Beneath the kimono, a loincloth (fundoshi) was worn, of which there were two varieties. One was essentially a wrap that, for lack of a better description, resembled a diaper (familiar to anyone who has witnessed or seen footage of some of modern Japan's more esoteric festivals); the other type (more often worn under armor) was a long piece of material worn down the front of the body. A loop slung around the neck fastened the top of the loincloth while the other end was pulled up around the other side of the abdomen and tied around the front of the lower waist with cords. Samurai had the option of wearing socks, called tabi, which included a space to separate the big toe from the other toes (to facilitate the wearing of sandals). Tabi worn in an everyday capacity were normally white and were tailored to the season.
Footwear generally consisted of sandals (waraji) and wooden clogs (geta).
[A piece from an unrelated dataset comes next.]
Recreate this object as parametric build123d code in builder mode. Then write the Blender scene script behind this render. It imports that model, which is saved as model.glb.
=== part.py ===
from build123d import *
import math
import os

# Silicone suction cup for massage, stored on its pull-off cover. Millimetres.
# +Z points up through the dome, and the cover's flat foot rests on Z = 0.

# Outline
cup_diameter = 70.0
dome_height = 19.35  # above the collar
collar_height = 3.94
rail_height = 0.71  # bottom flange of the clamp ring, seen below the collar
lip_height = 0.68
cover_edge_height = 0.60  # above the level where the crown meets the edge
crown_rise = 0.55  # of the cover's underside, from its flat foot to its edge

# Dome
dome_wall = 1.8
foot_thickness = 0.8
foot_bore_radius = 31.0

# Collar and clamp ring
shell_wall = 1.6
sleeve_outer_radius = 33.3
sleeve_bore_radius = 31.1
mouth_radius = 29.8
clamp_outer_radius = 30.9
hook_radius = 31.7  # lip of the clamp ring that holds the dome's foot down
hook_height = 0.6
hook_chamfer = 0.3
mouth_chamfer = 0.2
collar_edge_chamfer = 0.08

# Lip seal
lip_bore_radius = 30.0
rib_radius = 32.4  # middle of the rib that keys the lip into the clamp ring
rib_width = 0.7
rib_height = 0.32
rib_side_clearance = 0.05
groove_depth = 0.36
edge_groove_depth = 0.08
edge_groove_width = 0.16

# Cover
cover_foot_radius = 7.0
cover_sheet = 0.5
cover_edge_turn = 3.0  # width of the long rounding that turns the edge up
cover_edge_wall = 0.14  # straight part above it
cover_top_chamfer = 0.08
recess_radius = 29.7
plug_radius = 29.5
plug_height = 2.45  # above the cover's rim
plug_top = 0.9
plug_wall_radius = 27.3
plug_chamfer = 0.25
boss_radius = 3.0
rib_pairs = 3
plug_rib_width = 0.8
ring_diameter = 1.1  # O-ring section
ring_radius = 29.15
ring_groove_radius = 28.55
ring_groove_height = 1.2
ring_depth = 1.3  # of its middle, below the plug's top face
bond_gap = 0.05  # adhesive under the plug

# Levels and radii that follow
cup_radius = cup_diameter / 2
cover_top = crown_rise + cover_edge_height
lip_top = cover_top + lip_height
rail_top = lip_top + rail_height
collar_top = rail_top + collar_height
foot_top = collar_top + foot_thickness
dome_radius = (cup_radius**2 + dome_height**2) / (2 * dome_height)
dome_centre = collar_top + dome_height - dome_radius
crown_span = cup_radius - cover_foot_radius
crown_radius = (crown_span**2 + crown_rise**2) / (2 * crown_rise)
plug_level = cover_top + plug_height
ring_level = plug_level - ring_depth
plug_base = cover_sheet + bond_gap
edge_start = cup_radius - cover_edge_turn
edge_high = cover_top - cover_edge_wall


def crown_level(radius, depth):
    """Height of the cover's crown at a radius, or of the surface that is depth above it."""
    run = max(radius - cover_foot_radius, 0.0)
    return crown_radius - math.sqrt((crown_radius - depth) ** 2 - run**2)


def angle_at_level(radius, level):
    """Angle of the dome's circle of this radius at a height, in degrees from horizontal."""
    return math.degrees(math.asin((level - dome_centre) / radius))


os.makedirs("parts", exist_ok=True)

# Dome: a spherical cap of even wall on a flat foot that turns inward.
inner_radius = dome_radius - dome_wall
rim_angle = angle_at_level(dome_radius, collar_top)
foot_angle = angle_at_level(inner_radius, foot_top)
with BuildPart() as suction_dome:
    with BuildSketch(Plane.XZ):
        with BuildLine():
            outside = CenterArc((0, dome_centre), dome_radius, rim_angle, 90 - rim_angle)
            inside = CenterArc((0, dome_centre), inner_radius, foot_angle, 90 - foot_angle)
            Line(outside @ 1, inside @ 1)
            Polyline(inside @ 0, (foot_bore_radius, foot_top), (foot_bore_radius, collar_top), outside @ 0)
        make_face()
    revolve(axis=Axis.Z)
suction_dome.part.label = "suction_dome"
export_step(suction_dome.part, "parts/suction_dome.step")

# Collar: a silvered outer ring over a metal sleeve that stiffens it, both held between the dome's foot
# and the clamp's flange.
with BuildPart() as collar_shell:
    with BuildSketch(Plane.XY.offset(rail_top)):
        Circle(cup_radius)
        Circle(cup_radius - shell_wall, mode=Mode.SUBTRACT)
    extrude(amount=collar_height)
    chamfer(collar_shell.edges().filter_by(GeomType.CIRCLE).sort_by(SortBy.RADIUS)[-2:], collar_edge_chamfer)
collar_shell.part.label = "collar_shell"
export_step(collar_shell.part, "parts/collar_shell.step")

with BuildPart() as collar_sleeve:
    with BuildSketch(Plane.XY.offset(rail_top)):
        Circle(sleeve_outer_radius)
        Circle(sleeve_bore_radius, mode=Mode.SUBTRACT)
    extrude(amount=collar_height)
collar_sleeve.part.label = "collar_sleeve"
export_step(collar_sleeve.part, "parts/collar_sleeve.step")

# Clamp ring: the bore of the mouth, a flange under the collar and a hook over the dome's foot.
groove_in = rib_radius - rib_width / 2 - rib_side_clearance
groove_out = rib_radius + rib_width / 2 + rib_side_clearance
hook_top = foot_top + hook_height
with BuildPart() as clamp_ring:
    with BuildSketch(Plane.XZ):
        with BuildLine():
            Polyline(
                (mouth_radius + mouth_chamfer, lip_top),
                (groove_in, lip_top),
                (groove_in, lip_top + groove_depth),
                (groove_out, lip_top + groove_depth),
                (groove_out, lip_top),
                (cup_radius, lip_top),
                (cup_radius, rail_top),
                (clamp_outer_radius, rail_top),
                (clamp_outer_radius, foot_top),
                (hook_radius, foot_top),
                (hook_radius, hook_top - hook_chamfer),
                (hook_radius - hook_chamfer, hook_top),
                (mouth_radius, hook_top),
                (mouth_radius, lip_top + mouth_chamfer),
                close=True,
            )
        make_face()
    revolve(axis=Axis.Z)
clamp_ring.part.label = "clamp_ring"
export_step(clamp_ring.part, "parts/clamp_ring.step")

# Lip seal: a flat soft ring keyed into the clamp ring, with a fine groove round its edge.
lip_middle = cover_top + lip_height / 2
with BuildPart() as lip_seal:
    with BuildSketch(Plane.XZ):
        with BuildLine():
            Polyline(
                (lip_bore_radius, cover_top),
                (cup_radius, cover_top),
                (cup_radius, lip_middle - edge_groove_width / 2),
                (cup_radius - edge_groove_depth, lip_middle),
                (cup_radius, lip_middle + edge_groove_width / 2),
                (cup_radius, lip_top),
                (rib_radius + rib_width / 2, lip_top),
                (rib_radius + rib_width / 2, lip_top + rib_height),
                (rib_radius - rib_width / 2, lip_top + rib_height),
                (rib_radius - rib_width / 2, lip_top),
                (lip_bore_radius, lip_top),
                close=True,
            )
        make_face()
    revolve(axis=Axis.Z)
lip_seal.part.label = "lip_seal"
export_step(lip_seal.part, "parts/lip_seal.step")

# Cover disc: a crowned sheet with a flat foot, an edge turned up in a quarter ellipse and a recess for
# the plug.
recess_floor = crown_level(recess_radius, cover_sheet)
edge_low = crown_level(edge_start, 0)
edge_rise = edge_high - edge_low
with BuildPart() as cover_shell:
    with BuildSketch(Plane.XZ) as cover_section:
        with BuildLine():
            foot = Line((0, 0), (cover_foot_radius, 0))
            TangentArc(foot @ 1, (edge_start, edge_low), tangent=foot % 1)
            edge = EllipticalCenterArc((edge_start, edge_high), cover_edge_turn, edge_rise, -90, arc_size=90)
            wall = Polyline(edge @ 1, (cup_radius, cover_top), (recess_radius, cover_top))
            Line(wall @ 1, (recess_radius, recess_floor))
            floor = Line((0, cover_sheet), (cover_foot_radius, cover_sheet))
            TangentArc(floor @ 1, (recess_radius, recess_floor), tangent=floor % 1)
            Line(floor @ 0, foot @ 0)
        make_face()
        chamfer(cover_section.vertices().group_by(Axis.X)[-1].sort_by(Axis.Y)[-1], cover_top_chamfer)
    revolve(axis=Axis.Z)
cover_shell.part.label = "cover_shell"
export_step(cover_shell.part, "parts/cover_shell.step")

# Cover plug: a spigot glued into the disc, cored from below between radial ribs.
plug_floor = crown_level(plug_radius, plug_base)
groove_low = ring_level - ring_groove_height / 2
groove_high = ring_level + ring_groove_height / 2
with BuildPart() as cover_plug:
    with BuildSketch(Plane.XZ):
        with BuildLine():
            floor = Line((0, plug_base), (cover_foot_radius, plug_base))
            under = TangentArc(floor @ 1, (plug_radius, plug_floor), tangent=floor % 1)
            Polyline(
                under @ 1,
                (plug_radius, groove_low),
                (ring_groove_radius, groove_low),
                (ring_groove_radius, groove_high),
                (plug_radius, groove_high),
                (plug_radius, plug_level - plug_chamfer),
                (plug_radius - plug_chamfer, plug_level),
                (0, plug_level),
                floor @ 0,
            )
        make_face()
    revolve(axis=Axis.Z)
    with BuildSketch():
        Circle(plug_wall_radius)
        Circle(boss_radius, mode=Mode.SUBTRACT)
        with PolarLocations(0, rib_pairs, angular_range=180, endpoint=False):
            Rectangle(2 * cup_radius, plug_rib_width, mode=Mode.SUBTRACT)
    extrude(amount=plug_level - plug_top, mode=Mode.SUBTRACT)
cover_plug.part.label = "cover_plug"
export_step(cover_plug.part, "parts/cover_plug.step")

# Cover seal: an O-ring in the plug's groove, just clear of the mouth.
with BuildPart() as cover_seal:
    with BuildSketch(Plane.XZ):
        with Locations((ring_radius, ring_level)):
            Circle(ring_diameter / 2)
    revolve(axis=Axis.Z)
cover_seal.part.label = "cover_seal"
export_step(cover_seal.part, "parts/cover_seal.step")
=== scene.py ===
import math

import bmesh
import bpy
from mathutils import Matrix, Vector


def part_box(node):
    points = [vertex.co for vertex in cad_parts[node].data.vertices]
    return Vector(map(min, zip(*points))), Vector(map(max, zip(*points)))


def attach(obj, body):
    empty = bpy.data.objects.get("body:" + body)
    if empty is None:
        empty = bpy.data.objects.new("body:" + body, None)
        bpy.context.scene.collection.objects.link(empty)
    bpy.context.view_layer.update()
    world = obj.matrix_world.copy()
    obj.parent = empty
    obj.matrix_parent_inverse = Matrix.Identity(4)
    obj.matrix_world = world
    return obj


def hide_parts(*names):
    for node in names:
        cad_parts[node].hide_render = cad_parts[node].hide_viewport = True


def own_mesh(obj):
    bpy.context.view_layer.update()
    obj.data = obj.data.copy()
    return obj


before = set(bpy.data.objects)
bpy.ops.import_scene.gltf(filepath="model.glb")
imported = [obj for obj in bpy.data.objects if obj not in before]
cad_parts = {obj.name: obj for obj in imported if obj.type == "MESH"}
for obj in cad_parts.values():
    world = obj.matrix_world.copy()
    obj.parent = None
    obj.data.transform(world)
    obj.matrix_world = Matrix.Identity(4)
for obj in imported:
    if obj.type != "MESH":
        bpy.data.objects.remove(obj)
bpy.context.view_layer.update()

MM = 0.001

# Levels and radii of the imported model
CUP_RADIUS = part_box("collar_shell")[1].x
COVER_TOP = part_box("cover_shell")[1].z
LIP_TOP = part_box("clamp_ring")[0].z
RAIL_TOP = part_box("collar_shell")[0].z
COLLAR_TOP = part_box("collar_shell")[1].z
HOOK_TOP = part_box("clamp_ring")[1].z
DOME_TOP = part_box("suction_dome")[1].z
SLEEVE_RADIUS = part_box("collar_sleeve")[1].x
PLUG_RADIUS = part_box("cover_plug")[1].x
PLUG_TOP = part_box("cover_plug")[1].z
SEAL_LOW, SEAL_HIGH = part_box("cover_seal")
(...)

Sandals were made from various sorts of material, including straw, hemp, and cotton thread. Clogs were generally associated with the lower classes (geisha, for instance, and kabuki actors are often depicted wearing geta) though samurai wore them from time to time. The Tale of the Heike, for instance, mentions that the powerful Taira Kiyomori wore clogs, though it was considered sufficiently unusual to find its way into puns composed by his rivals. Bearskin boots were at one time popular, especially with armor, but by the 16th Century had come to be considered archaic.
For rainy days, samurai, like everyone else, wore raincoats made out of straw (kappa) and availed themselves of folding umbrellas (which looked rather like Victorian era parasols, complete with decoration).
Between the 12th and 17th Century, the hitatare style of dress was popular. Unlike the common kimono, hitatare was a two-piece costume, though comparably flowing and ample (Yoroi hitatarewas a snugger version for use under armor). This costume, for a possible frame of reference, is what most of the samurai wear in Japanese movies set prior to the Edo Period (the oft-mentioned Kagemusha, Ran, Throne of Blood, Heaven and Earth, ect…). Generally worn when in some 'official' capacity, the hitatare were normally adorned with the crest (or mon) of their immediate family or clan, or, in the case of relatives or direct retainers of the lord, the crest of the daimyô or shugo. Decorative bows also often adorned hitatare, normally worn on the breast.
As with the standard kimono, the samurai's swords were normally thrust through a belt (obi) worn wrapped around the waist and tied in front. Alternatively (and again in 'official' circumstances) the main sword could be slung by cords from the obi (in a fashion more akin to a western dress uniform convention) while the short sword (Wakizashi) or knife (tanto) was worn through the Obi. Regardless, the sword was ALWAYS worn on the left side, probably a case of a practical consideration (ease of drawing) that became more fashion oriented (after all, there were certainly some left-handed samurai…).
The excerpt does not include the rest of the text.